1. U.S. Uncut Teach-In John Miller, D&S collective member and columnist, participated in a recent US Uncut teach-in. (Here is the article from The Nation that got people excited about starting a U.S. version of UK Uncut.)

2. Jonathan Rowe, RIP. We just found out (via D&S collective member Bryan Snyder) that Jonathan Rowe, the writer and former editor of the Washington Monthly who wrote one of my favorite D&S articles, The Growth Consensus Unravels, died unexpectedly on Sunday, March 20th. (He also wrote Bad Company for D&S.) Rowe’s website has an archive of his writings, plus links to obituaries and remembrances, including this particularly nice one by David Bollier.

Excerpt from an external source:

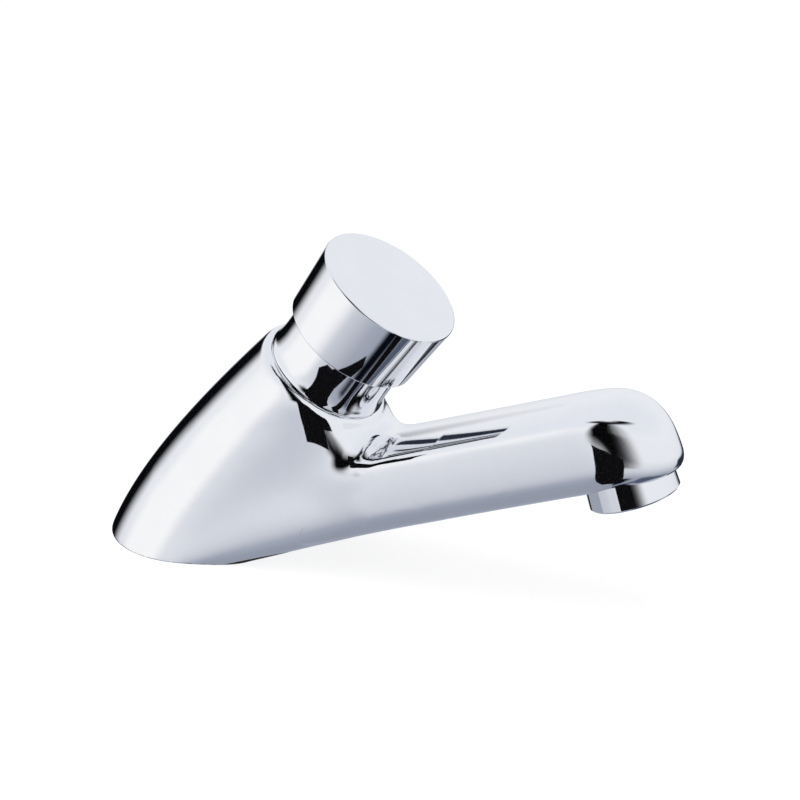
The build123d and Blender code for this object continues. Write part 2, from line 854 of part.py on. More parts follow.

We include Rowe’s critique of the growth consensus in our textbooks every year, but we also mentioned it in the editorial note to our May/June 2008 issue, in connection with a cover story we were running on consumerism. Rereading that note reminded me how broadly applicable Rowe’s insights continue to be.  Here it is:

As skyrocketing prices for food and other commodities dominate the headlines, why is Dollars & Sense running a cover article criticizing consumerism? After all, basic necessities like food and fuel are stretching people’s household budgets in the United States, and are entirely out of reach for more and more people worldwide. How can overconsumption be a pressing economic problem worthy of our attention?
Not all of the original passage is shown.